This directory contains additional chip and/or compiler designs, built using the same tools from the nand
package.
Each module contains all the required pieces to simulate a chip and translate and run VM programs on it.
See each module for instructions.
Four alternative implementations use more or less chip hardware to make programs run faster, or to fit larger programs in ROM:
alt/sp.py adds instructions for pushing/popping values to/from the stack, making programs more compact and efficient.
alt/threaded.py adds lightweight CALL/RTN instructions, enabling a very compact "threaded interpreter" translation, which runs a little slower.
alt/shift.py adds a "shiftr" instruction, and rewrites "push constant 16; call Math.divide" to use it instead; also a more efficient Math.multiply using shiftr.
alt/eight.py is, finally, a smaller CPU, by using an 8-bit ALU and 2 cycles per instruction.
alt/big.py has a single, flat memory space, with maximum RAM and the ability to read data from ROM (and code from RAM.) This is much more flexible and realistic, but adds a cycle to fetch each instruction from the shared memory system. Moving static data to ROM can dramtically improve code size and performance, but because the computer uses character-mode graphics, these metrics don't provide a direct comparison (even if you did port the VM and OS, which I haven't.) This architecture is intended to support more sophisticated languages (e.g. BASIC, Scheme, or Forth), and interactive programming.
These implementations all use the standard CPU, and try to generate more efficient code for it:
alt/lazy.py has a slighty cleverer translator which avoids updating the stack when that's easy to do.
alt/reg.py is a much more ambititous compiler which uses the "registers" at locations 5-12 for transient local variables and expression evaluation, reserving the stack only for subroutine calls and locals that cross them.
alt/reduce.py adds an optimization phase after parsing and before the normal compiler runs, which replaces certain function calls with lower-overhead "reduced" alternatives.
alt/scheme provides a compiler and REPL for the Scheme language (circa R4RS), using the "big" architecture.

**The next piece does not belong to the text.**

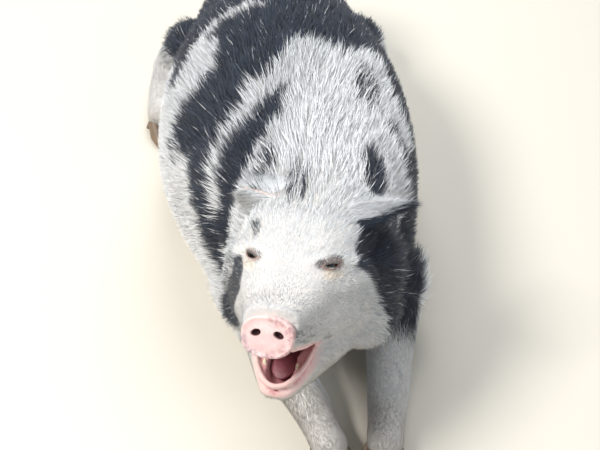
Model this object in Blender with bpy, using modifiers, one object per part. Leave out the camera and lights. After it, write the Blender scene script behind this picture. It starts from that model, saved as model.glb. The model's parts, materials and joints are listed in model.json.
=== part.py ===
"""A life-size sow that lies on her belly with her forelegs stretched out in front of her.

She is a fat, short-faced, bristly farm pig. Her head is raised and turned to her right, mouth open.
The snout points along -Y, her left side is +X and the floor is z = 0. All sizes are in metres.
The flesh is modelled whole from rounded forms that melt into each other, and is then parted with thin cuts.
"""

import math
import random

import bmesh
import bpy
from mathutils import Euler, Matrix, Vector
from mathutils.bvhtree import BVHTree

# Driving sizes of the sow
TRUNK_WIDTH = 0.486
TRUNK_HEIGHT = 0.402
SHOULDER_WIDTH = 0.375
RUMP_WIDTH = 0.265
TAIL_RADIUS = 0.013

# Sizes of the face, with places in the head's own frame: x to her left, y backward and z upward
EYE_RADIUS = 0.0125
EYE_AT = Vector((0.0540, -0.0450, 0.0465))
EYE_LOOKS = Vector((0.45, -0.76, 0.47)).normalized()
LID_THICKNESS = 0.0024
LID_OPENING = (0.0102, 0.0034)
SNOUT_AT = Vector((0, -0.172, -0.003))
SNOUT_TILT = math.radians(20)
SNOUT_WIDTH = 0.078
SNOUT_HEIGHT = 0.058
SNOUT_DEPTH = 0.014
NOSTRIL_APART = 0.032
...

Location | Nands | ROM size | Cycles per frame | Cycles for init |
---|---|---|---|---|
project_0*.py | 1,262 | 25,700 | 41,450 | 129,200 |
alt/sp.py | 1,844 (+46%) | 14,150 (-45%) | 27,440 (-34%) | 76,240 (-41%) |
alt/threaded.py | 1,549 (+23%) | 8,100 (-68%) | 49,600 (+20%) | 173,750 (+34%) |
alt/shift.py | 1,311 (+4%) | 26,050 (+1%) | 19,800 (-52%) | same |
alt/eight.py | 1,032 (-18%) | same | +100% | +100% |
alt/big.py | 1,448 (+14%) | ? | ? | ? |
alt/lazy.py | same | 23,650 (-8%) | 37,300 (-10%) | 111,000 (-14%) |
alt/reg.py | same | 18,200 (-29%) | 12,450 (-70%) | 55,250 (-57%) |
alt/reduce.py | same | 27,350 (+6.5%) | 20,300 (-51%) | same |
ROM Size is the total number of instructions in ROM when Pong is compiled and translated from the Jack source.
Cycles per frame is the number of cycles to run the first iteration of the Pong game loop.
Specifically, this includes Bat.move
and PongGame.moveBall
, and not Screen.clearScreen
or Sys.wait
.
Cycles for init is the number of cycles from start to reaching call Main.main 0
. That is,
the number of cycles to execute all of the common setup code in Sys.init
.
The measurements in the table are all produced by alt/compare.py, slightly cleaned up.
Note: reduce.py and shift.py produce similar improvements, because they both optimize the important case of division by a constant equal to 2^n. It's interesting that a similar improvement is achieved with either 5% more chip area or 6% more ROM space, but that comparison isn't entirely fair for various reasons.
Furthermore, because reduce.py's optimizations run so early, they can actually be combined with any of the other implementations for a compound effect. In particular, when reduce.py introduces additional temporary variables and removes function calls, reg.py will handle those changes especially well and that combination comes closest to emulating a "modern" optimizing compiler. Those results aren't shown here.